[EXERCISE OBJECTIVE]: Output the full listing word for word.

[SOURCE DATA]:

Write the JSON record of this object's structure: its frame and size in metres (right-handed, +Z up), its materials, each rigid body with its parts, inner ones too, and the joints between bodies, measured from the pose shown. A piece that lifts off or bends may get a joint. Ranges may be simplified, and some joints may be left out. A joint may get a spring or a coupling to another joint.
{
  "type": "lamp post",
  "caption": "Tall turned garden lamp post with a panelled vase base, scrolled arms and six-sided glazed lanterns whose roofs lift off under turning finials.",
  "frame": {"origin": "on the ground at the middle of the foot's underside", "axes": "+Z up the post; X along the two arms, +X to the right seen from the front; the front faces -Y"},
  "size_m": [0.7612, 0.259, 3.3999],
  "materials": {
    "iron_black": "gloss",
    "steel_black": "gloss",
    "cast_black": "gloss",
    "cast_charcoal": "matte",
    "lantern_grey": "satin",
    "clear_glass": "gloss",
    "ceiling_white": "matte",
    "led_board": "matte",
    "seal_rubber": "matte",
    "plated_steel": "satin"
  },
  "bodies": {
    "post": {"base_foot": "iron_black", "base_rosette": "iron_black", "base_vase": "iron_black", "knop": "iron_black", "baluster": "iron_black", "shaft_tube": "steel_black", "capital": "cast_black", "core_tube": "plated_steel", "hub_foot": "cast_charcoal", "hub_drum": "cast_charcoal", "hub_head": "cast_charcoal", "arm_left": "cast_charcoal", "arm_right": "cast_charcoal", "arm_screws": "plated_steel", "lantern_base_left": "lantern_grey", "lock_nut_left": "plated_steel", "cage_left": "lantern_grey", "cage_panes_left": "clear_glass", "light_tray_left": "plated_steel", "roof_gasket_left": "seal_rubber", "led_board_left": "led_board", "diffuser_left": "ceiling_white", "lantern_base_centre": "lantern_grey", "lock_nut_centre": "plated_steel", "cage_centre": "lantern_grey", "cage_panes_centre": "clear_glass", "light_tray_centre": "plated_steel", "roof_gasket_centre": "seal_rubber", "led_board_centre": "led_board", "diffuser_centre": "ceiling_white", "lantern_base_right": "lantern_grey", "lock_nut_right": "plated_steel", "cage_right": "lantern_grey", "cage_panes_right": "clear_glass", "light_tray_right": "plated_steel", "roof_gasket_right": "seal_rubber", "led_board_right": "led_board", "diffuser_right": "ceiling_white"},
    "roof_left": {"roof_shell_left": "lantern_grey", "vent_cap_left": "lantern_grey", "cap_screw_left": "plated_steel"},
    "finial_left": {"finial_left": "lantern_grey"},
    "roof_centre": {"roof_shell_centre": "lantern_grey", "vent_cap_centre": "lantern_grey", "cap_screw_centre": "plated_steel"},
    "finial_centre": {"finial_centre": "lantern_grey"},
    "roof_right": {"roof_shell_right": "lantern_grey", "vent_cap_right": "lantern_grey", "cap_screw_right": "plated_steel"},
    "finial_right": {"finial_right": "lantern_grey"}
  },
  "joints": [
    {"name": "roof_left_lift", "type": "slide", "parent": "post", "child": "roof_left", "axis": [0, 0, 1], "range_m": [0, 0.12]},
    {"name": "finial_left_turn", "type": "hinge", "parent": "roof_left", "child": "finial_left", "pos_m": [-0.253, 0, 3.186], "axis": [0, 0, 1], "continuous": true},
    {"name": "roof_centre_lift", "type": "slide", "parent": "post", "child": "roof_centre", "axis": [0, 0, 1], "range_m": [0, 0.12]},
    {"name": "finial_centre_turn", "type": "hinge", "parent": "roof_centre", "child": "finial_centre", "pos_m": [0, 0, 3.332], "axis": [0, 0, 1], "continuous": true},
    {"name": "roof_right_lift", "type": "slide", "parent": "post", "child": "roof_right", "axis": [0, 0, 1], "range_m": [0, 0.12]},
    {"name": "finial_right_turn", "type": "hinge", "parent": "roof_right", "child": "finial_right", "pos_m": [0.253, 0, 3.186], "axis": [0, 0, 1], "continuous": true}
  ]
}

[RIGHT ANSWER]:
Write the JSON record of this object's structure: its frame and size in metres (right-handed, +Z up), its materials, each rigid body with its parts, inner ones too, and the joints between bodies, measured from the pose shown. A piece that lifts off or bends may get a joint. Ranges may be simplified, and some joints may be left out. A joint may get a spring or a coupling to another joint.
{
  "type": "lamp post",
  "caption": "Tall turned garden lamp post with a panelled vase base, scrolled arms and six-sided glazed lanterns whose roofs lift off under turning finials.",
  "frame": {"origin": "on the ground at the middle of the foot's underside", "axes": "+Z up the post; X along the two arms, +X to the right seen from the front; the front faces -Y"},
  "size_m": [0.7612, 0.259, 3.3999],
  "materials": {
    "iron_black": "gloss",
    "steel_black": "gloss",
    "cast_black": "gloss",
    "cast_charcoal": "matte",
    "lantern_grey": "satin",
    "clear_glass": "gloss",
    "ceiling_white": "matte",
    "led_board": "matte",
    "seal_rubber": "matte",
    "plated_steel": "satin"
  },
  "bodies": {
    "post": {"base_foot": "iron_black", "base_rosette": "iron_black", "base_vase": "iron_black", "knop": "iron_black", "baluster": "iron_black", "shaft_tube": "steel_black", "capital": "cast_black", "core_tube": "plated_steel", "hub_foot": "cast_charcoal", "hub_drum": "cast_charcoal", "hub_head": "cast_charcoal", "arm_left": "cast_charcoal", "arm_right": "cast_charcoal", "arm_screws": "plated_steel", "lantern_base_left": "lantern_grey", "lock_nut_left": "plated_steel", "cage_left": "lantern_grey", "cage_panes_left": "clear_glass", "light_tray_left": "plated_steel", "roof_gasket_left": "seal_rubber", "led_board_left": "led_board", "diffuser_left": "ceiling_white", "lantern_base_centre": "lantern_grey", "lock_nut_centre": "plated_steel", "cage_centre": "lantern_grey", "cage_panes_centre": "clear_glass", "light_tray_centre": "plated_steel", "roof_gasket_centre": "seal_rubber", "led_board_centre": "led_board", "diffuser_centre": "ceiling_white", "lantern_base_right": "lantern_grey", "lock_nut_right": "plated_steel", "cage_right": "lantern_grey", "cage_panes_right": "clear_glass", "light_tray_right": "plated_steel", "roof_gasket_right": "seal_rubber", "led_board_right": "led_board", "diffuser_right": "ceiling_white"},
    "roof_left": {"roof_shell_left": "lantern_grey", "vent_cap_left": "lantern_grey", "cap_screw_left": "plated_steel"},
    "finial_left": {"finial_left": "lantern_grey"},
    "roof_centre": {"roof_shell_centre": "lantern_grey", "vent_cap_centre": "lantern_grey", "cap_screw_centre": "plated_steel"},
    "finial_centre": {"finial_centre": "lantern_grey"},
    "roof_right": {"roof_shell_right": "lantern_grey", "vent_cap_right": "lantern_grey", "cap_screw_right": "plated_steel"},
    "finial_right": {"finial_right": "lantern_grey"}
  },
  "joints": [
    {"name": "roof_left_lift", "type": "slide", "parent": "post", "child": "roof_left", "axis": [0, 0, 1], "range_m": [0, 0.12]},
    {"name": "finial_left_turn", "type": "hinge", "parent": "roof_left", "child": "finial_left", "pos_m": [-0.253, 0, 3.186], "axis": [0, 0, 1], "continuous": true},
    {"name": "roof_centre_lift", "type": "slide", "parent": "post", "child": "roof_centre", "axis": [0, 0, 1], "range_m": [0, 0.12]},
    {"name": "finial_centre_turn", "type": "hinge", "parent": "roof_centre", "child": "finial_centre", "pos_m": [0, 0, 3.332], "axis": [0, 0, 1], "continuous": true},
    {"name": "roof_right_lift", "type": "slide", "parent": "post", "child": "roof_right", "axis": [0, 0, 1], "range_m": [0, 0.12]},
    {"name": "finial_right_turn", "type": "hinge", "parent": "roof_right", "child": "finial_right", "pos_m": [0.253, 0, 3.186], "axis": [0, 0, 1], "continuous": true}
  ]
}